Por Carlos Heitor Cony
Necessária a constatação inicial: Oscar Wilde, principalmente no romance que leva o nome de “O Retrato de Dorian Gray”, foi mais do que nunca um discípulo de Walter Horatto Pater, o criador da estética hedonista. Mais tarde, Pater até certo ponto renunciaria a alguns antecedentes e às muitas consequências de suas doutrinas e a prova disso é a eliminação, nas edições seguintes, de seu posfácio ao livro “Studies in the History of the Renaissance”.
Mas de uma certa maneira, a estética de Pater não ficaria livre do superficial resumo feito por Oscar Wilde: o prefácio de “The Picture of Dorian Gray”. Não bastando o prefácio, Oscar Wilde introduziu neste seu romance um personagem que trocou em miúdos – nem sempre originais – os principais pontos desta estética hedonística, tal pelo menos como Wilde a compreendeu e a exercitava não apenas em sua obra mas em sua própria vida.
Tampouco deve-se esquecer outra constatação necessária: o gênero fantástico estava em moda.

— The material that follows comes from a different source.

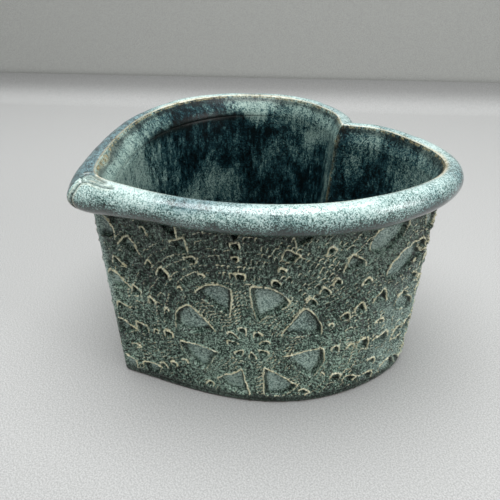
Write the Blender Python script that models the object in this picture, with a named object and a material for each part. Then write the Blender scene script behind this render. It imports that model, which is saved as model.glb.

De certa forma, sempre esteve em moda nas chamadas literaturas maiores. Contemporâneo de Wilde foi Robert Louis Stevenson com o seu “O Estranho Caso do Dr. Jekyll e de Mr. Hyde”.
Este gênero fantástico que atingiu um Goethe, que teve em Hoffmann um especialista, que sobreviveu em Henry James e que deu oportunidade a Swift para a sua obra-prima (“Viagens de Gulliver”), chegou a Oscar Wilde através de um afluente mais aproximado: “A Pele de Onagro”, de Honoré de Balzac.
O escritor Oscar Wilde estava suficientemente escorado para fazer o seu romance. E o homem Oscar Wilde sentiu-se escorado e encorajado para escrevê-lo. A difícil fase do processo criminal que o condenou estava longe ainda e Wilde podia escandalizar e ridicularizar a sociedade inglesa.
Esta sociedade, ao mesmo tempo em que exasperava o futuro autor do “De Profundis”, não levava a sério o seu bobo da corte, o seu Petrônio de Dublin: o próprio Wilde. Inconscientemente, para se vingar do título de árbitro, Petrônio escreveu o “Satiricon”. Wilde escreveu “Dorian Gray”.
Literalmente, o romance resiste, tal como o seu autor, cujas peças continuam fazendo parte do repertório internacional. Wilde é responsável por alguns dos mais belos versos da língua inglesa.
A “Balada do Cárcere de Reading”, além de seu valor social, é um poema que fica. “Salomé”, como disse Otto Maria Carpeaux, sobrevive não apenas pela música de Richard Strauss. E Dorian Gray aí está, editado e reeditado em quase todas as línguas do mundo, provocando não mais escândalo, como em sua época, mas a admiração de muitos e o respeito de todos.
Wilde pertence à categoria dos autores revistos. Imediatamente ao seu processo e logo após a sua morte, foi dado como escritor menor, cuja obra se perderia no dandismo intelectual que o século 20 refugou e esqueceu. Mas vieram as revisões e gradativamente Wilde recuperou seu papel de intérprete de um tempo e de um modo de viver. Merece o nome e a glória que a condição de autor confere a alguns poucos. Não é um árbitro, como Petrônio. Wilde é mais do que um retrato no plano da grande literatura.
Dorian Gray não é um livro original, em plano e essência. Balzac, em “A Pele de Onagro”, e Stevenson em “Dr Jekyll e Mr Hyde”, fizeram obras semelhantes e, pelo menos no caso de Balzac, maiores. Mas a obra wildeana consegue viver à própria custa, graças aos estonteantes recursos literários que o consagram.
O leitor mais amadurecido talvez se canse dos paradoxos forçadamente brilhantes de Lord Henry, um conselheiro Acácio às avessas, inglês e não português, inteligente e não estúpido como o personagem de Eça, que na realidade era uma caricatura. A diferença é que Wilde fez do personagem o porta-voz dele próprio e de Pater.
E a fantástica aventura do jovem londrino que encontrou em sua beleza a sua própria miséria, se tem, por um lado, um aspecto moral muito óbvio para merecer a categoria de símbolo, por outro tem a força de um libelo. Libelo contra as sociedades que geram, em seus monturos de mitos e modas, o monstro repugnante do qual Dorian Gray é um retrato inapelável e cruel.